While organizations can achieve small, early wins with pockets of analytics, scaling those wins requires them to develop the right capabilities internally. This includes hiring a chief data officer (CDO) to define the multi-year roadmap, and collaborating with business and technology leaders to define the scope, priorities, and implementation plan. Companies must also create a center of excellence (COE) to drive consistency and impact across high value projects, identify enterprise-wide opportunities, and ensure reuse. Together, CDOs and COEs can support an innovation culture that makes good data practices an accepted way of doing business.

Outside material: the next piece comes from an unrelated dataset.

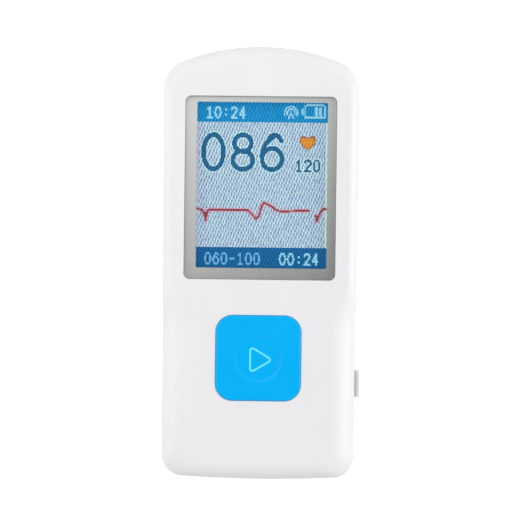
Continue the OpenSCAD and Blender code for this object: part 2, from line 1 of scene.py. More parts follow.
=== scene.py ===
"""A handheld heart monitor on a pale table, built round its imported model."""

import math
from types import SimpleNamespace

import bmesh
import bpy
import numpy as np
from bpy.props import (BoolProperty, FloatProperty, FloatVectorProperty, IntProperty,
                       PointerProperty, StringProperty)
from mathutils import Matrix, Vector


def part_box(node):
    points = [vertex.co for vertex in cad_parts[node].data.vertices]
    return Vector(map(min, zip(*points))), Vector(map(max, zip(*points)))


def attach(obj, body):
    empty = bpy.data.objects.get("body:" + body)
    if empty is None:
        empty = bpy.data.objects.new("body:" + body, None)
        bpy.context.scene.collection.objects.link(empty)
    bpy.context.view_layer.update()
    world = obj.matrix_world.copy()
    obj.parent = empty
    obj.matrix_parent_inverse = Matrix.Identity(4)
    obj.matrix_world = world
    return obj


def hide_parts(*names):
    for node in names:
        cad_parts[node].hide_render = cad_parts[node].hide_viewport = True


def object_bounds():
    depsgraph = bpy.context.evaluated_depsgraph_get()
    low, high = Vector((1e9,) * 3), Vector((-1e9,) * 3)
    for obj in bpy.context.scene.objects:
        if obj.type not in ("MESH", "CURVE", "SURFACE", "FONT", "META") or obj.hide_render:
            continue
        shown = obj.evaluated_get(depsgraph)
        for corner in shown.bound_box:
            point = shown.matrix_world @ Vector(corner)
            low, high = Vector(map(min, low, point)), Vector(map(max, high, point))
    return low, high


bl_info = {
    "name": "Heart monitor maker",
    "version": (1, 0, 0),
    "blender": (4, 5, 0),
    "location": "3D View > Sidebar > Heart monitor",
    "description": "Builds the covers, window, picture, button, socket, electrodes and screws "
                   "of a handheld heart monitor, and the table and lights it is shown with",
    "category": "Object",
}

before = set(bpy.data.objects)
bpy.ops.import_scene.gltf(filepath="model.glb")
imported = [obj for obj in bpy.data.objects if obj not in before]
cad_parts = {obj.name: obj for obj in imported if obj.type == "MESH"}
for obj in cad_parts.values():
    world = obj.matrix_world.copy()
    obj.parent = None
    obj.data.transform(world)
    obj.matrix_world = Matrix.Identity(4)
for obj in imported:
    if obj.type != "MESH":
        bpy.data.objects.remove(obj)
CAD_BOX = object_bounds()

MM = 0.001


class Box:
    """The box round one of the model's nodes, in millimetres."""

    def __init__(self, node_name):
        low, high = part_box(node_name)
        self.low, self.high = low / MM, high / MM
        self.middle, self.size = (self.low + self.high) / 2, self.high - self.low

    def outline(self, corner, grow=0.0):
        """Its plan with round corners, grown by so much on every side."""
        return rounded(self.size.x, self.size.y, corner, self.middle, grow)


WINDOW, GLASS, KEY, SOCKET, PLUNGER = map(Box, (
    "display_window", "display_glass", "measure_button", "port_shell", "switch_plunger"))
ELECTRODES = {name: Box(name)
              for name in ("electrode_chest", "electrode_left", "electrode_right")}

PAST = 1.0      # how far a cutter runs past the face that it opens, in millimetres
BITE = 0.3      # how far a piece runs into the one that it's joined to


# ---------------------------------------------------------------- settings

def length(name, default, description):
    """A size in metres, given here in millimetres."""
    return FloatProperty(name=name, description=description, default=default * MM,
                         min=0.0, unit="LENGTH", precision=5)


def colour(name, default, description):
    return FloatVectorProperty(name=name, description=description, default=default, size=3,
                               min=0.0, max=1.0, subtype="COLOR")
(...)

Data transformation can be self-funding

The benefits from enhancing data capabilities across the enterprise are deep and widespread. The cost-savings alone can make the data transformation exercise fully self-funding. For companies with an average IT budget of $1 billion, for example, simplifying, streamlining, and optimizing data management can generate savings of between $70-100 million annually. Many of the savings are achieved upfront and come from improved productivity among data resources, reduced storage and infrastructure costs, and rationalizing data sources, tools, and vendors. Better business decision making from faster, more accurate analytical models can create sizeable revenue uplift as well.

As with any organizational initiative, data transformations require a mix of business, technical and change management skills. Organizations often benefit from partnering with external advisers who specialize in helping companies design and oversee the different stages in the transformation process.

Here are some questions to consider when charting your company’s approach to data management:

  1. What data-enabled features and offerings have the potential to transform your businessmodel and market position?
  2. How might better information flows improve efficiency and lower business risk?
  3. What parts of your business are most vulnerable to data-driven disruption by traditional andnon-traditional competitors?
  4. What is the opportunity cost of delaying a data transformation?
  5. Do you have the capabilities in-house to manage such a transformation?